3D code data
'''
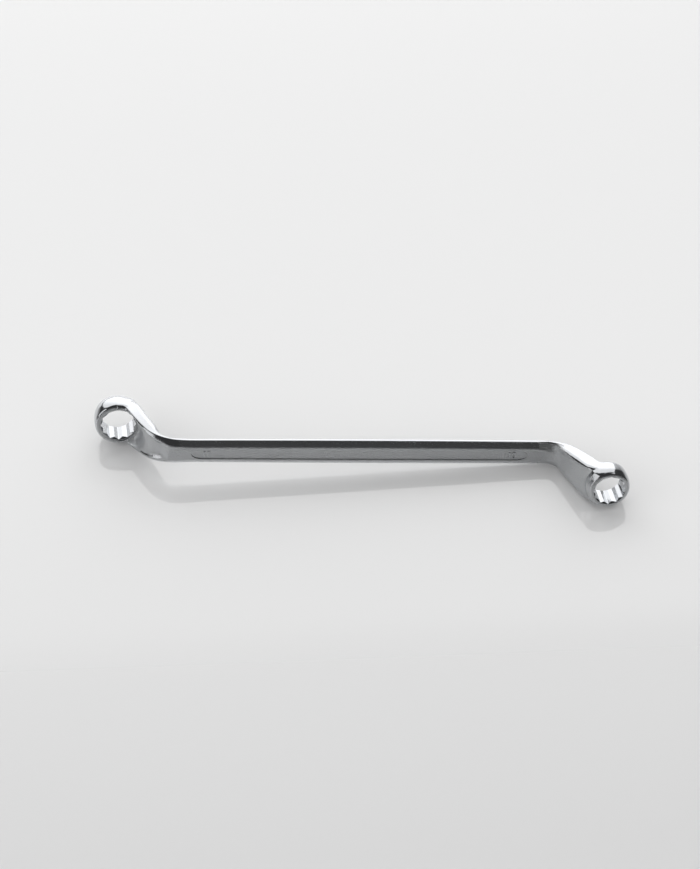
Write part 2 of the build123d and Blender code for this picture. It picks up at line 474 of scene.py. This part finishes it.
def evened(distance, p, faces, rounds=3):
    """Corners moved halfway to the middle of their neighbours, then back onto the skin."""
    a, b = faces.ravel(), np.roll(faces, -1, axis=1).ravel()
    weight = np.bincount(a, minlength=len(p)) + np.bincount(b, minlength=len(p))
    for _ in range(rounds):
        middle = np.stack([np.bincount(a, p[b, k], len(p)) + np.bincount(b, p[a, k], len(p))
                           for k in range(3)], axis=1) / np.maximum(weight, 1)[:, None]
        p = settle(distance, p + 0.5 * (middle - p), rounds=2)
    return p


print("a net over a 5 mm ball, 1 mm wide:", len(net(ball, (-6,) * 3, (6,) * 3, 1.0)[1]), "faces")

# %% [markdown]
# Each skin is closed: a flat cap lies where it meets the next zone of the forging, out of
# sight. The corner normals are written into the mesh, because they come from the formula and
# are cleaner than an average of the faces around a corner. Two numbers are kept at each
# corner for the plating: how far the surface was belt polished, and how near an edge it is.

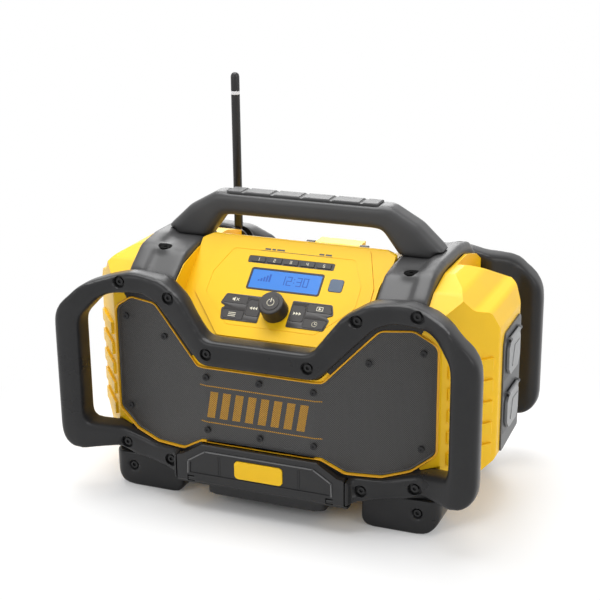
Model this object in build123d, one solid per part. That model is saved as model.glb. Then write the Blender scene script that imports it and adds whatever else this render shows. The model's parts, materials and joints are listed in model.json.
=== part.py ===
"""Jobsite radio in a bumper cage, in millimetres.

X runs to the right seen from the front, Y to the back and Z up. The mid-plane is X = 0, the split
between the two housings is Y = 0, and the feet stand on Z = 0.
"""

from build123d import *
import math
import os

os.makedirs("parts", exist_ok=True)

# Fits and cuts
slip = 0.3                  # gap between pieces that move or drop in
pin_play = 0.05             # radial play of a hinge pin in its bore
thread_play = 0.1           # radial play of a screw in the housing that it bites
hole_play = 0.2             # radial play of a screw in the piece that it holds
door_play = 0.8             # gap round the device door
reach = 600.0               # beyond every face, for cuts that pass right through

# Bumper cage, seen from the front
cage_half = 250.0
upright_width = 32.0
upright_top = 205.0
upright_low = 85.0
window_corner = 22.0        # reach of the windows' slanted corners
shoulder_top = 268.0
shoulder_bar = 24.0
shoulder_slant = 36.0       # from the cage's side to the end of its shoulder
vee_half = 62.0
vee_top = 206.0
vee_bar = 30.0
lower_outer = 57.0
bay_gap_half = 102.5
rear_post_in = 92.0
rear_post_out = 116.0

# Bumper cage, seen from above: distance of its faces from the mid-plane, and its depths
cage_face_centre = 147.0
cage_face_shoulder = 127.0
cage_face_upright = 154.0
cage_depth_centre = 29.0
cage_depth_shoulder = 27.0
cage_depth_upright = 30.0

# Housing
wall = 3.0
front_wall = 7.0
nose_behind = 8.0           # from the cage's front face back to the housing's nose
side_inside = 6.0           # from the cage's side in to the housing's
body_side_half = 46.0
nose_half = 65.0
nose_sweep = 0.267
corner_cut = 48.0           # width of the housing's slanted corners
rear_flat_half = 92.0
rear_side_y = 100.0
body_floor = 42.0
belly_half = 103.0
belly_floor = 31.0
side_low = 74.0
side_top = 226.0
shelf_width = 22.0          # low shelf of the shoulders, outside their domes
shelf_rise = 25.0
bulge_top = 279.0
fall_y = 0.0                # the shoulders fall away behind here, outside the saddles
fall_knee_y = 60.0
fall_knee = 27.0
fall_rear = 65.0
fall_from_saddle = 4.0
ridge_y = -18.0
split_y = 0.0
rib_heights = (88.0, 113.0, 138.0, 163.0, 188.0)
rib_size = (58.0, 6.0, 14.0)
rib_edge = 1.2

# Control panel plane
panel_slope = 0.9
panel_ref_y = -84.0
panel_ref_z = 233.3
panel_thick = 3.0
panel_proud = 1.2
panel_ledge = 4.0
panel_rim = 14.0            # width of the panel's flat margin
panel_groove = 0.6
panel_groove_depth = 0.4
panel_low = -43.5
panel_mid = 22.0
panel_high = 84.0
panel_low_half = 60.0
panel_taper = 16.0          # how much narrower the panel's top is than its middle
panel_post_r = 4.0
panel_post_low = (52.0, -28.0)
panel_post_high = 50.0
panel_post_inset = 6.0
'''
> [Problem statement] Write out every line of the material again, exactly as it reads.

> [Output for this task]
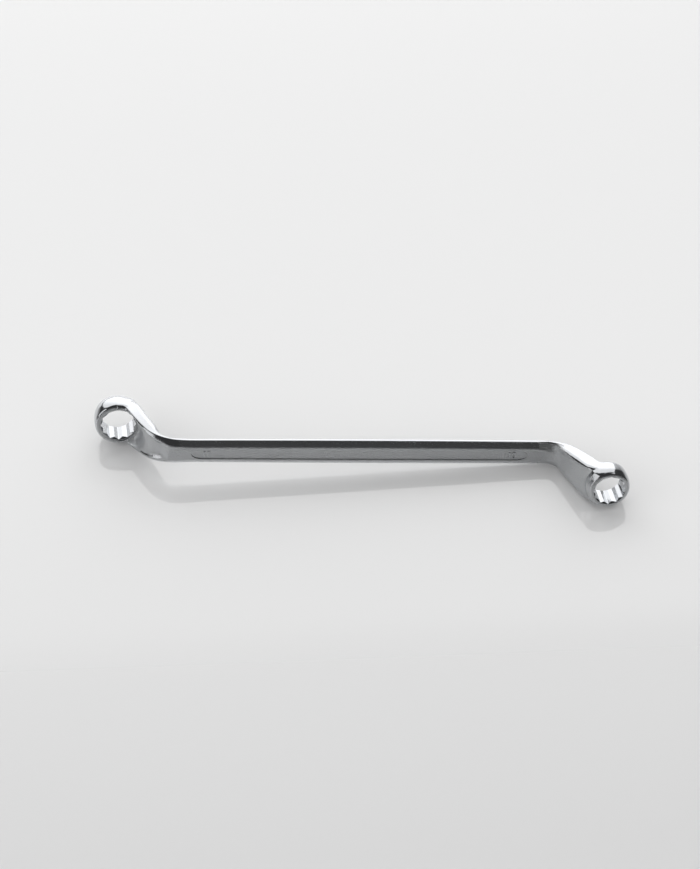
Write part 2 of the build123d and Blender code for this picture. It picks up at line 474 of scene.py. This part finishes it.
def evened(distance, p, faces, rounds=3):
    """Corners moved halfway to the middle of their neighbours, then back onto the skin."""
    a, b = faces.ravel(), np.roll(faces, -1, axis=1).ravel()
    weight = np.bincount(a, minlength=len(p)) + np.bincount(b, minlength=len(p))
    for _ in range(rounds):
        middle = np.stack([np.bincount(a, p[b, k], len(p)) + np.bincount(b, p[a, k], len(p))
                           for k in range(3)], axis=1) / np.maximum(weight, 1)[:, None]
        p = settle(distance, p + 0.5 * (middle - p), rounds=2)
    return p


print("a net over a 5 mm ball, 1 mm wide:", len(net(ball, (-6,) * 3, (6,) * 3, 1.0)[1]), "faces")

# %% [markdown]
# Each skin is closed: a flat cap lies where it meets the next zone of the forging, out of
# sight. The corner normals are written into the mesh, because they come from the formula and
# are cleaner than an average of the faces around a corner. Two numbers are kept at each
# corner for the plating: how far the surface was belt polished, and how near an edge it is.

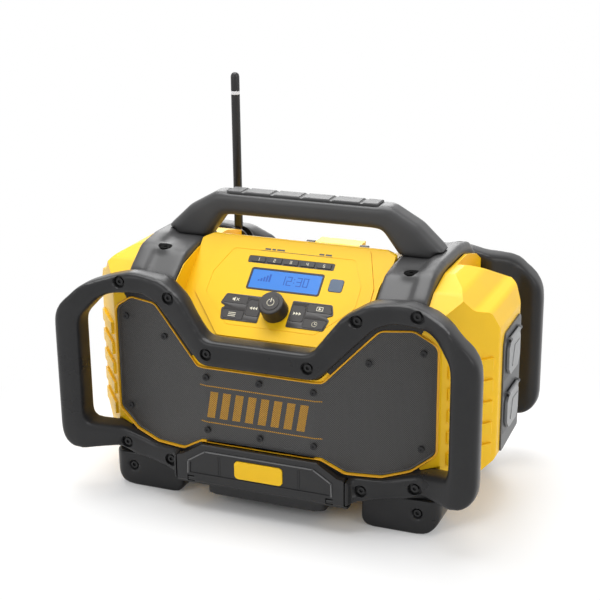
Model this object in build123d, one solid per part. That model is saved as model.glb. Then write the Blender scene script that imports it and adds whatever else this render shows. The model's parts, materials and joints are listed in model.json.
=== part.py ===
"""Jobsite radio in a bumper cage, in millimetres.

X runs to the right seen from the front, Y to the back and Z up. The mid-plane is X = 0, the split
between the two housings is Y = 0, and the feet stand on Z = 0.
"""

from build123d import *
import math
import os

os.makedirs("parts", exist_ok=True)

# Fits and cuts
slip = 0.3                  # gap between pieces that move or drop in
pin_play = 0.05             # radial play of a hinge pin in its bore
thread_play = 0.1           # radial play of a screw in the housing that it bites
hole_play = 0.2             # radial play of a screw in the piece that it holds
door_play = 0.8             # gap round the device door
reach = 600.0               # beyond every face, for cuts that pass right through

# Bumper cage, seen from the front
cage_half = 250.0
upright_width = 32.0
upright_top = 205.0
upright_low = 85.0
window_corner = 22.0        # reach of the windows' slanted corners
shoulder_top = 268.0
shoulder_bar = 24.0
shoulder_slant = 36.0       # from the cage's side to the end of its shoulder
vee_half = 62.0
vee_top = 206.0
vee_bar = 30.0
lower_outer = 57.0
bay_gap_half = 102.5
rear_post_in = 92.0
rear_post_out = 116.0

# Bumper cage, seen from above: distance of its faces from the mid-plane, and its depths
cage_face_centre = 147.0
cage_face_shoulder = 127.0
cage_face_upright = 154.0
cage_depth_centre = 29.0
cage_depth_shoulder = 27.0
cage_depth_upright = 30.0

# Housing
wall = 3.0
front_wall = 7.0
nose_behind = 8.0           # from the cage's front face back to the housing's nose
side_inside = 6.0           # from the cage's side in to the housing's
body_side_half = 46.0
nose_half = 65.0
nose_sweep = 0.267
corner_cut = 48.0           # width of the housing's slanted corners
rear_flat_half = 92.0
rear_side_y = 100.0
body_floor = 42.0
belly_half = 103.0
belly_floor = 31.0
side_low = 74.0
side_top = 226.0
shelf_width = 22.0          # low shelf of the shoulders, outside their domes
shelf_rise = 25.0
bulge_top = 279.0
fall_y = 0.0                # the shoulders fall away behind here, outside the saddles
fall_knee_y = 60.0
fall_knee = 27.0
fall_rear = 65.0
fall_from_saddle = 4.0
ridge_y = -18.0
split_y = 0.0
rib_heights = (88.0, 113.0, 138.0, 163.0, 188.0)
rib_size = (58.0, 6.0, 14.0)
rib_edge = 1.2

# Control panel plane
panel_slope = 0.9
panel_ref_y = -84.0
panel_ref_z = 233.3
panel_thick = 3.0
panel_proud = 1.2
panel_ledge = 4.0
panel_rim = 14.0            # width of the panel's flat margin
panel_groove = 0.6
panel_groove_depth = 0.4
panel_low = -43.5
panel_mid = 22.0
panel_high = 84.0
panel_low_half = 60.0
panel_taper = 16.0          # how much narrower the panel's top is than its middle
panel_post_r = 4.0
panel_post_low = (52.0, -28.0)
panel_post_high = 50.0
panel_post_inset = 6.0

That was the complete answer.